Amazon.com Inc. built its business on a digital platform, but it has always fundamentally been a paper pusher - until now.

The Seattle-based company announced Thursday that it is now selling more e-books than books printed on paper.

Amazon has reached this milestone on other occasions since it started selling digital books in November of 2007: on Christmas Day in 2009, e-book sales outpaced physical sales for the day (due largely to people who had received Kindles as gifts shopping for their new devices.) And e-book sales have outstripped hardcover in the past as well. But every day since April 1, Amazon has sold 105 Kindle books for every 100 physical books, paperback and hardcover - suggesting the growth of digital book sales is now sustained.

"Customers are now choosing Kindle books more often than print books. We had high hopes that this would happen eventually, but we never imagined it would happen this quickly," Amazon founder and chief executive officer Jeff Bezos said in a statement Thursday.
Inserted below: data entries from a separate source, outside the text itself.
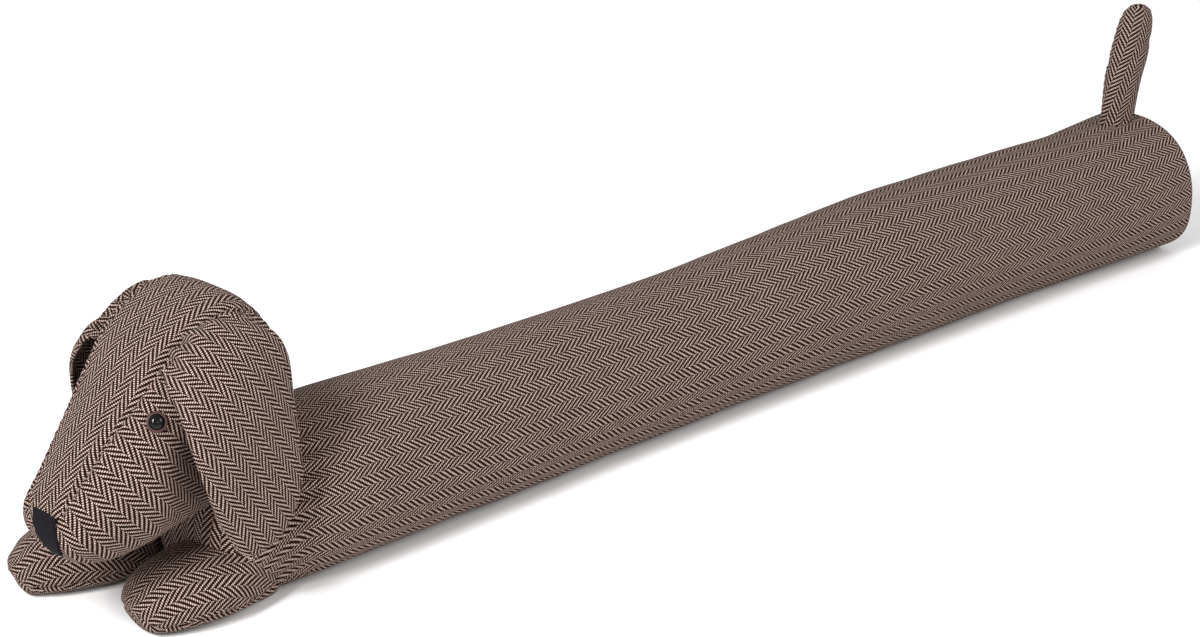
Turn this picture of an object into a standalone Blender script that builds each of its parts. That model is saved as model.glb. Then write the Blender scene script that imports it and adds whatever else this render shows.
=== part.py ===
"""Draught excluder: a long filled tube of herringbone tweed in the shape of a lying dog.

The frame is metres with +Z up. The body runs along X with the head at -X and the tail at +X,
the floor is z = 0, and the origin is on the floor under the tube, near the middle of the length.
The dog's left side faces -Y.
"""
from math import acos, cos, pi, sin
from typing import NamedTuple

import bmesh
import bpy
from mathutils import Vector
from mathutils.bvhtree import BVHTree


class TubeSection(NamedTuple):
    """A cross-section of a filled tube: its place along the tube, half width and height."""

    place: float
    half_width: float
    height: float


class HeadSection(NamedTuple):
    """An upright cross-section of the head, with half the width of the gusset on top."""

    x: float
    half_width: float
    bottom: float
    top: float
    gusset: float


class EarRow(NamedTuple):
    """A row across a hanging ear: x, distance from the middle plane and z at three places."""

    front_x: float
    front_out: float
    front_z: float
    middle_x: float
    middle_out: float
    middle_z: float
    back_x: float
    back_out: float
    back_z: float


class TailSection(NamedTuple):
    """A cross-section of the tail: height over its foot, lean to the rear, two half widths."""

    rise: float
    lean: float
    half_length: float
    half_width: float


# Gaps between pieces
GAP = 0.0003
CUTTER_FLOOR = -0.010

# Body tube, from the chest to the round rear end
BODY_FRONT_X = -0.385
BODY_REAR_X = 0.4865
BODY_SQUARENESS = 2.15
BODY_BASE_SINK = 0.035
BODY_FRONT_ROUND = 0.026
BODY_REAR_ROUND = 0.006
BODY_REAR_DOME = 0.004
BODY_DOME_STEPS = 3
BODY_RING_POINTS = 30
BODY_STATIONS = 34
BODY_END_STEPS = 5
BODY_SECTIONS = (
    TubeSection(-0.385, 0.042, 0.078),
    TubeSection(-0.350, 0.050, 0.091),
    TubeSection(-0.310, 0.057, 0.0975),
    TubeSection(-0.200, 0.054, 0.095),
    TubeSection(-0.100, 0.051, 0.0937),
    TubeSection(0.000, 0.050, 0.0937),
    TubeSection(0.100, 0.051, 0.0972),
    TubeSection(0.200, 0.052, 0.1007),
    TubeSection(0.300, 0.0535, 0.0995),
    TubeSection(0.400, 0.0553, 0.0965),
    TubeSection(0.4865, 0.0585, 0.0985),
)

# Head, from the tip of the muzzle to the nape
NOSE_TIP_X = -0.4830
NOSE_TIP_Z = 0.077
NAPE_X = -0.318
NAPE_Z = 0.108
MUZZLE_TURN = 0.008
MUZZLE_TURN_START_X = -0.370
HEAD_SQUARENESS = 2.2
HEAD_GUSSET_STEPS = 3
HEAD_SIDE_STEPS = 11
HEAD_STEPS_PER_SECTION = 3
SEAM_DEPTH = 0.0012
HEAD_SECTIONS = (
    HeadSection(-0.478, 0.0240, 0.0655, 0.0895, 0.0120),
    HeadSection(-0.465, 0.0320, 0.0540, 0.106, 0.0155),
    HeadSection(-0.448, 0.0375, 0.0475, 0.1265, 0.0190),
    HeadSection(-0.428, 0.0440, 0.0460, 0.146, 0.0215),
    HeadSection(-0.409, 0.048, 0.047, 0.166, 0.024),
    HeadSection(-0.392, 0.051, 0.050, 0.180, 0.0245),
    HeadSection(-0.374, 0.053, 0.053, 0.190, 0.026),
    HeadSection(-0.356, 0.053, 0.055, 0.1895, 0.026),
    HeadSection(-0.340, 0.051, 0.058, 0.1785, 0.024),
    HeadSection(-0.330, 0.045, 0.066, 0.1610, 0.020),
    HeadSection(-0.322, 0.033, 0.082, 0.1380, 0.014),
)

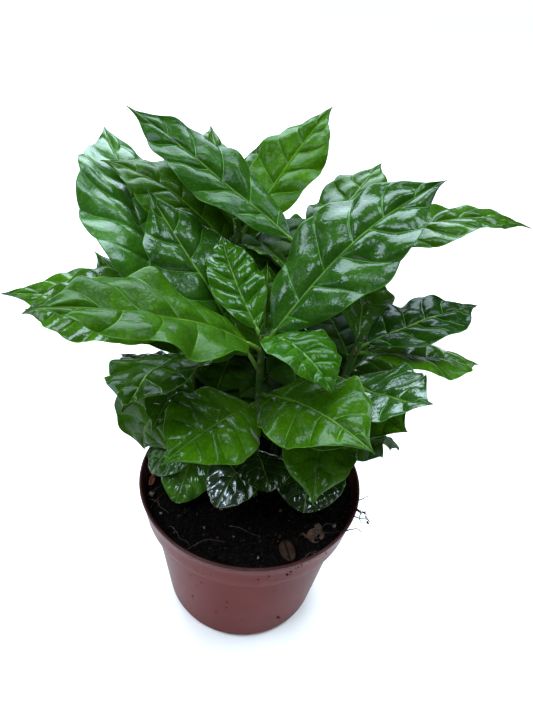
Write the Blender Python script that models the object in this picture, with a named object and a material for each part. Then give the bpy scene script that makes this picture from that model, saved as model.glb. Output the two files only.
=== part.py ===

However, the increase in number of e-books sold does not mean Amazon is making more money from digital book sales than physical. The company does not disclose specific sales numbers for its book segment, or break out the difference between print and digital revenues from books. More than 80 per cent of the digital books in Amazon's U.S. Kindle store are $9.99 (U.S.) or cheaper, while printed books - especially hard covers - often retail for more.

The perk of digital sales is that it takes out shipping costs for a retailer, and printing costs for publishers. The industry at large has been pushing digital books, with U.S. digital sales up 145.7 per cent in March compared to the same month a year ago, according to the Association of American Publishers.

Amazon says that book sales, in both units and dollars, have grown this year for print and for digital - digital is up three times its levels year-to-date compared to one year ago.

"This transformation is taking place. That's pretty clear," said Albert Greco, a professor of marketing in the Gabelli School of Business at Fordham University in New York, who researches the publishing industry. "If this business could go 100 per cent digital today, there would be no printing and binding [costs] no returns."

But Mr. Greco predicts that while the e-book industry will continue to grow and print book sales will fall, it will be a long time before print falls away completely. He predicts e-book revenues in the U.S. will reach $1.2-billion (U.S.) this year, compared to revenues of $9.3-billion (U.S.) for print.

Amazon's announcement applies to e-books sold in its Amazon.com store, which sell all over the world. The company would not disclose information on its digital book sales from the Amazon.ca domain. Amazon has been shipping Kindles globally for more than a year, and says it's "pleased with the response from our international customers." On the U.K. site, where Amazon has sold Kindle books for nine months, it sells more than twice as many digital books as hardcover books.

Amazon also announced that its $114 Kindle edition - which is priced cheaper because users tolerate ads and other promotions on-screen - is now the bestselling version of the Kindle. (That edition is not available in Canada.)

Many analysts have suggested that for digital book sales to explode, e-readers must be priced lower than $100. Amazon could push digital book growth even further, Mr. Greco suggested, by offering subsidized Kindle devices with a commitment to spend a certain amount on e-books over a period of years, the way that telecom companies offer free or heavily discounted phones with a wireless contract.

"If someone could come up with [a contract-based]business model, they could revolutionize this business in six months. No kidding."